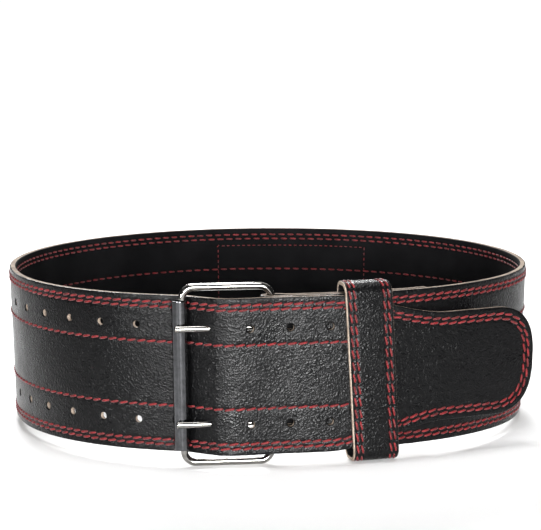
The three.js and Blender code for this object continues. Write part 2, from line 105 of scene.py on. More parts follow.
# %% The oval as a table of points, lengths and directions
def oval_table(count=40001):
    """Points on the superellipse x = a cos^p, y = b sin^p, turned by WAIST_TURN, from the front on."""
    angle = np.linspace(0, 2 * np.pi, count) - np.pi / 2
    across, back = np.cos(angle), np.sin(angle)
    power = np.where(back < 0, 2 / FRONT_FULLNESS, 2 / BACK_FULLNESS)
    depth = np.where(back < 0, FRONT_DEPTH, BACK_DEPTH)
    x = WAIST_HALF_WIDTH * np.sign(across) * np.abs(across) ** power
    y = depth * np.sign(back) * np.abs(back) ** power
    c, s = math.cos(WAIST_TURN), math.sin(WAIST_TURN)
    return np.stack([c * x - s * y, s * x + c * y], axis=1)


def lengths_of(points, closed=False):
    """The length gone at each point of a polyline: the running sum of the distances between points."""
    if closed:
        points = np.concatenate([points, points[:1]])
    return np.concatenate([[0], np.cumsum(np.linalg.norm(np.diff(points, axis=0), axis=1))])


def read_table(where, stations, values):
    """Each column of values at where, with straight lines between the stations."""
    return np.stack([np.interp(where, stations, column) for column in values.T], axis=-1)


def unit(vectors):
    """Vectors divided by their own lengths."""
    return vectors / np.linalg.norm(vectors, axis=-1, keepdims=True)


oval = oval_table()
oval_gone = lengths_of(oval)
waist_length = oval_gone[-1]
oval_ahead = unit(np.gradient(oval, oval_gone, axis=0))
oval_ahead[0] = oval_ahead[-1] = unit(oval_ahead[1] + oval_ahead[-2])


def out_of(ahead):
    """The direction away from the waist: ahead turned a quarter turn clockwise."""
    return np.stack([ahead[..., 1], -ahead[..., 0]], axis=-1)


def on_waist(along, out):
    """Plan point so far along the waist from the heel of the buckle, and so far out from it."""
    where = np.mod(np.asarray(along, float) - HEEL_BESIDE_NOSE, waist_length)
    ahead = unit(read_table(where, oval_gone, oval_ahead))
    return read_table(where, oval_gone, oval) + np.asarray(out, float)[..., None] * out_of(ahead)


print("round the waist:", round(waist_length, 1), "mm")

# %% [markdown]
# ## The strap's route
# The strap starts at the end of its fold, turns round the heel bar, goes once round the waist, dips
# under the roller, climbs over the prongs and lies on its own buckle end. A modifier could bend a flat
# strap, but its lengths would stretch. So the route is drawn from lines, arcs and Bezier curves in
# distances along the waist and out from it, and then wrapped on the oval.

# %% The route in distances along and out
wire_room = WIRE_RADIUS + METAL_GAP
fold_line = -(STRAP_THICKNESS + LAYER_GAP)
heel_radius = wire_room + HALF_THICK
bar_along, bar_out = heel_radius + HALF_THICK, fold_line / 2
roller_along, roller_out = bar_along - BUCKLE_REACH, HALF_THICK + METAL_GAP + ROLLER_RADIUS
tongue_line = STRAP_THICKNESS + RIVET_HEAD_HEIGHT + LAYER_GAP
over_heel = bar_out + heel_radius + STRAP_THICKNESS + LAYER_GAP
keeper_end = KEEPER_AT + KEEPER_WIDTH / 2


def straight(start, end, step=0.25):
    """Points from start to end at even steps."""
    count = max(2, int(math.dist(start, end) / step))
    share = np.linspace(0, 1, count)[:, None]
    return (1 - share) * np.array(start) + share * np.array(end)


def bezier(a, b, c, d, count=160):
    """Cubic Bezier curve: the four points weighted by the Bernstein polynomials."""
    t = np.linspace(0, 1, count)[:, None]
    a, b, c, d = (np.array(p, float) for p in (a, b, c, d))
    return (1 - t) ** 3 * a + 3 * (1 - t) ** 2 * t * b + 3 * (1 - t) * t**2 * c + t**3 * d


def arc(centre, radius, start, end, count=160):
    """Points on a circle round centre, from the start angle to the end angle."""
    angle = np.linspace(start, end, count)
    return np.array(centre) + radius * np.stack([np.cos(angle), np.sin(angle)], axis=1)


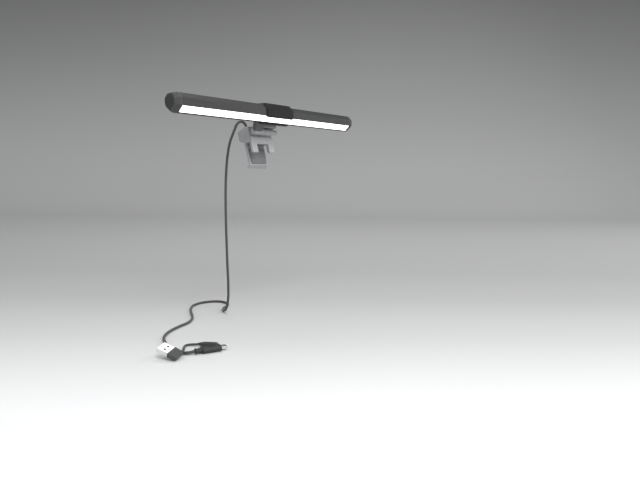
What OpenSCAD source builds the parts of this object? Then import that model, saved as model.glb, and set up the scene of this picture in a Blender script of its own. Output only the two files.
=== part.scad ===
// Laptop screen light bar: an eight-sided LED bar on a tilting neck, a sprung clip that
// sits on the top edge of a screen, and a lead with a USB-C plug and a USB-A adapter.
// Millimetres. X runs along the bar, -Y faces the user, +Z is up.
// The origin is the middle of the clip's seat on the screen's top edge.

/* [Light bar] */
// Length of the bar over its end caps
bar_len = 303; // [240:1:360]
// Height of the bar's eight-sided section
bar_h = 19.6; // [19:0.1:21]
// Depth of the bar's section, front to back
bar_d = 18.6; // [18:0.1:21]
// Leg of the section's lower facets, the front one of which is lit
bar_facet = 7.2; // [6.8:0.1:7.4]
// Leg of the section's upper facets
top_facet = 4.8; // [3:0.1:6]
// Wall of the extruded shell
bar_wall = 1.2; // [1:0.1:1.4]
// Width of the diffuser's lit face
diffuser_w = 8.2; // [7:0.1:8.4]
// Length of each end cap's straight collar
cap_collar = 3.8; // [2:0.2:6]
// Length of each end cap's taper
cap_len = 5.4; // [3:0.2:8]
// How far the end cap's face is smaller than the section, each side
cap_inset = 2.2; // [1.5:0.1:4]
// Number of LEDs along the bar
led_count = 44; // [20:2:60]

/* [Control saddle] */
// Width of the saddle along the bar
saddle_w = 47.4; // [46:0.2:60]
// Thickness of the saddle's wall round the bar
saddle_wall = 1.8; // [1.6:0.1:2.2]
// Length of the bevel at each end of the saddle
saddle_bevel = 2.4; // [1:0.2:4]
// Distance between neighbouring keys
key_pitch = 12; // [11:0.5:13]

/* [Clip] */
// Backward lean of the screen that the clip sits on, in degrees
lid_lean = 14.7; // [0:0.1:30]
// Thickness of the screen that the closed clip holds
screen_t = 6; // [5.6:0.1:8]
// Width of the clip along the screen's edge
clip_w = 38; // [36:1:44]
// Width of the window that keeps the screen's camera clear
window_w = 19.4; // [16:0.2:22]
// How far the front legs reach down the screen
leg_reach = 11.8; // [8:0.2:16]
// How far the rear jaw reaches down behind the screen
jaw_reach = 26; // [20:1:34]

/* [Lead] */
// Diameter of the lead
lead_d = 3; // [2.8:0.1:3.2]
// Diameter of the adapter's pigtail
pigtail_d = 2.4; // [2.2:0.1:2.6]

/* [Hidden] */

// Colours of the finishes
bar_grey = "#57585a";
saddle_grey = "#3a3b3c";
clip_grey = "#a5a7a9";
rubber_grey = "#6d6f71";
lead_grey = "#3c3d3f";
steel = "#c9ccd0";

// The bar's centre line and the tilt hinge, in the row frame
bar_y = -25.3;
bar_z = 33.3;
hinge_clip_y = -13;
hinge_clip_z = 11.5;
hinge_y = hinge_clip_y * cos(lid_lean) + hinge_clip_z * sin(lid_lean);
hinge_z = hinge_clip_z * cos(lid_lean) - hinge_clip_y * sin(lid_lean);

// Section of the bar
half_d = bar_d / 2;
half_h = bar_h / 2;
facet_y = (bar_facet - 2 * half_d) / 2;
facet_z = (bar_facet - 2 * half_h) / 2;
facet_growth = 2 - sqrt(2);
shell_len = bar_len - 2 * (cap_len + cap_collar);
slot_shift = 0.3;
fit_gap = 0.05;

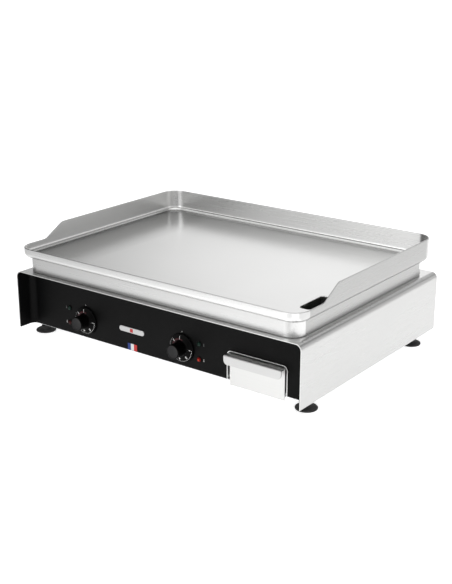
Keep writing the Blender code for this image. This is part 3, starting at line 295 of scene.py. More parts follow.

* [REQUIRED WORK]:
The records above should be restated word for word, please.

* [SOLUTION FOR THIS PROBLEM]:
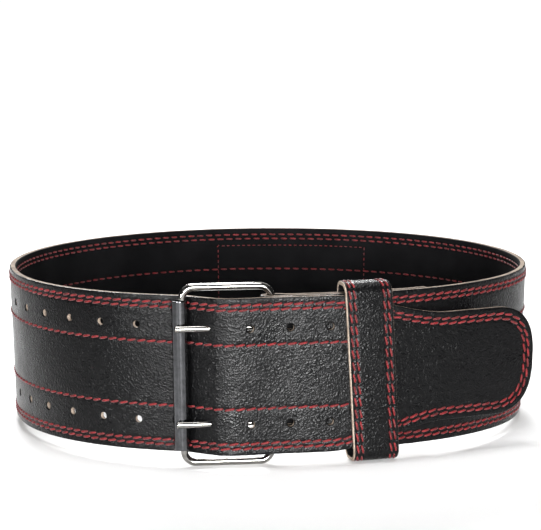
The three.js and Blender code for this object continues. Write part 2, from line 105 of scene.py on. More parts follow.
# %% The oval as a table of points, lengths and directions
def oval_table(count=40001):
    """Points on the superellipse x = a cos^p, y = b sin^p, turned by WAIST_TURN, from the front on."""
    angle = np.linspace(0, 2 * np.pi, count) - np.pi / 2
    across, back = np.cos(angle), np.sin(angle)
    power = np.where(back < 0, 2 / FRONT_FULLNESS, 2 / BACK_FULLNESS)
    depth = np.where(back < 0, FRONT_DEPTH, BACK_DEPTH)
    x = WAIST_HALF_WIDTH * np.sign(across) * np.abs(across) ** power
    y = depth * np.sign(back) * np.abs(back) ** power
    c, s = math.cos(WAIST_TURN), math.sin(WAIST_TURN)
    return np.stack([c * x - s * y, s * x + c * y], axis=1)


def lengths_of(points, closed=False):
    """The length gone at each point of a polyline: the running sum of the distances between points."""
    if closed:
        points = np.concatenate([points, points[:1]])
    return np.concatenate([[0], np.cumsum(np.linalg.norm(np.diff(points, axis=0), axis=1))])


def read_table(where, stations, values):
    """Each column of values at where, with straight lines between the stations."""
    return np.stack([np.interp(where, stations, column) for column in values.T], axis=-1)


def unit(vectors):
    """Vectors divided by their own lengths."""
    return vectors / np.linalg.norm(vectors, axis=-1, keepdims=True)


oval = oval_table()
oval_gone = lengths_of(oval)
waist_length = oval_gone[-1]
oval_ahead = unit(np.gradient(oval, oval_gone, axis=0))
oval_ahead[0] = oval_ahead[-1] = unit(oval_ahead[1] + oval_ahead[-2])


def out_of(ahead):
    """The direction away from the waist: ahead turned a quarter turn clockwise."""
    return np.stack([ahead[..., 1], -ahead[..., 0]], axis=-1)


def on_waist(along, out):
    """Plan point so far along the waist from the heel of the buckle, and so far out from it."""
    where = np.mod(np.asarray(along, float) - HEEL_BESIDE_NOSE, waist_length)
    ahead = unit(read_table(where, oval_gone, oval_ahead))
    return read_table(where, oval_gone, oval) + np.asarray(out, float)[..., None] * out_of(ahead)


print("round the waist:", round(waist_length, 1), "mm")

# %% [markdown]
# ## The strap's route
# The strap starts at the end of its fold, turns round the heel bar, goes once round the waist, dips
# under the roller, climbs over the prongs and lies on its own buckle end. A modifier could bend a flat
# strap, but its lengths would stretch. So the route is drawn from lines, arcs and Bezier curves in
# distances along the waist and out from it, and then wrapped on the oval.

# %% The route in distances along and out
wire_room = WIRE_RADIUS + METAL_GAP
fold_line = -(STRAP_THICKNESS + LAYER_GAP)
heel_radius = wire_room + HALF_THICK
bar_along, bar_out = heel_radius + HALF_THICK, fold_line / 2
roller_along, roller_out = bar_along - BUCKLE_REACH, HALF_THICK + METAL_GAP + ROLLER_RADIUS
tongue_line = STRAP_THICKNESS + RIVET_HEAD_HEIGHT + LAYER_GAP
over_heel = bar_out + heel_radius + STRAP_THICKNESS + LAYER_GAP
keeper_end = KEEPER_AT + KEEPER_WIDTH / 2


def straight(start, end, step=0.25):
    """Points from start to end at even steps."""
    count = max(2, int(math.dist(start, end) / step))
    share = np.linspace(0, 1, count)[:, None]
    return (1 - share) * np.array(start) + share * np.array(end)


def bezier(a, b, c, d, count=160):
    """Cubic Bezier curve: the four points weighted by the Bernstein polynomials."""
    t = np.linspace(0, 1, count)[:, None]
    a, b, c, d = (np.array(p, float) for p in (a, b, c, d))
    return (1 - t) ** 3 * a + 3 * (1 - t) ** 2 * t * b + 3 * (1 - t) * t**2 * c + t**3 * d


def arc(centre, radius, start, end, count=160):
    """Points on a circle round centre, from the start angle to the end angle."""
    angle = np.linspace(start, end, count)
    return np.array(centre) + radius * np.stack([np.cos(angle), np.sin(angle)], axis=1)


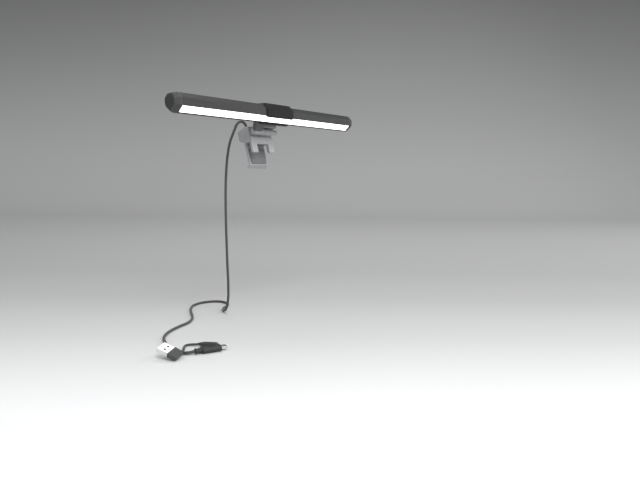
What OpenSCAD source builds the parts of this object? Then import that model, saved as model.glb, and set up the scene of this picture in a Blender script of its own. Output only the two files.
=== part.scad ===
// Laptop screen light bar: an eight-sided LED bar on a tilting neck, a sprung clip that
// sits on the top edge of a screen, and a lead with a USB-C plug and a USB-A adapter.
// Millimetres. X runs along the bar, -Y faces the user, +Z is up.
// The origin is the middle of the clip's seat on the screen's top edge.

/* [Light bar] */
// Length of the bar over its end caps
bar_len = 303; // [240:1:360]
// Height of the bar's eight-sided section
bar_h = 19.6; // [19:0.1:21]
// Depth of the bar's section, front to back
bar_d = 18.6; // [18:0.1:21]
// Leg of the section's lower facets, the front one of which is lit
bar_facet = 7.2; // [6.8:0.1:7.4]
// Leg of the section's upper facets
top_facet = 4.8; // [3:0.1:6]
// Wall of the extruded shell
bar_wall = 1.2; // [1:0.1:1.4]
// Width of the diffuser's lit face
diffuser_w = 8.2; // [7:0.1:8.4]
// Length of each end cap's straight collar
cap_collar = 3.8; // [2:0.2:6]
// Length of each end cap's taper
cap_len = 5.4; // [3:0.2:8]
// How far the end cap's face is smaller than the section, each side
cap_inset = 2.2; // [1.5:0.1:4]
// Number of LEDs along the bar
led_count = 44; // [20:2:60]

/* [Control saddle] */
// Width of the saddle along the bar
saddle_w = 47.4; // [46:0.2:60]
// Thickness of the saddle's wall round the bar
saddle_wall = 1.8; // [1.6:0.1:2.2]
// Length of the bevel at each end of the saddle
saddle_bevel = 2.4; // [1:0.2:4]
// Distance between neighbouring keys
key_pitch = 12; // [11:0.5:13]

/* [Clip] */
// Backward lean of the screen that the clip sits on, in degrees
lid_lean = 14.7; // [0:0.1:30]
// Thickness of the screen that the closed clip holds
screen_t = 6; // [5.6:0.1:8]
// Width of the clip along the screen's edge
clip_w = 38; // [36:1:44]
// Width of the window that keeps the screen's camera clear
window_w = 19.4; // [16:0.2:22]
// How far the front legs reach down the screen
leg_reach = 11.8; // [8:0.2:16]
// How far the rear jaw reaches down behind the screen
jaw_reach = 26; // [20:1:34]

/* [Lead] */
// Diameter of the lead
lead_d = 3; // [2.8:0.1:3.2]
// Diameter of the adapter's pigtail
pigtail_d = 2.4; // [2.2:0.1:2.6]

/* [Hidden] */

// Colours of the finishes
bar_grey = "#57585a";
saddle_grey = "#3a3b3c";
clip_grey = "#a5a7a9";
rubber_grey = "#6d6f71";
lead_grey = "#3c3d3f";
steel = "#c9ccd0";

// The bar's centre line and the tilt hinge, in the row frame
bar_y = -25.3;
bar_z = 33.3;
hinge_clip_y = -13;
hinge_clip_z = 11.5;
hinge_y = hinge_clip_y * cos(lid_lean) + hinge_clip_z * sin(lid_lean);
hinge_z = hinge_clip_z * cos(lid_lean) - hinge_clip_y * sin(lid_lean);

// Section of the bar
half_d = bar_d / 2;
half_h = bar_h / 2;
facet_y = (bar_facet - 2 * half_d) / 2;
facet_z = (bar_facet - 2 * half_h) / 2;
facet_growth = 2 - sqrt(2);
shell_len = bar_len - 2 * (cap_len + cap_collar);
slot_shift = 0.3;
fit_gap = 0.05;

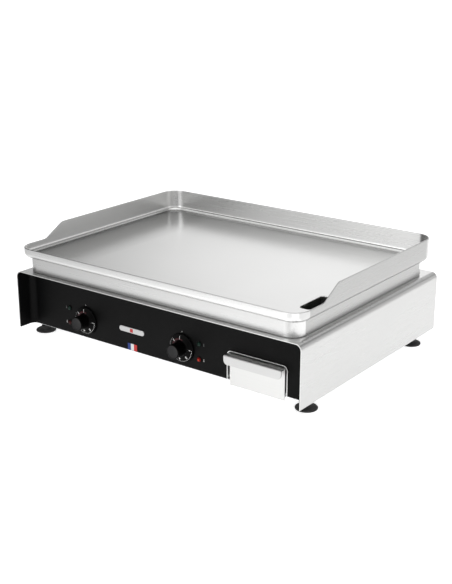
Keep writing the Blender code for this image. This is part 3, starting at line 295 of scene.py. More parts follow.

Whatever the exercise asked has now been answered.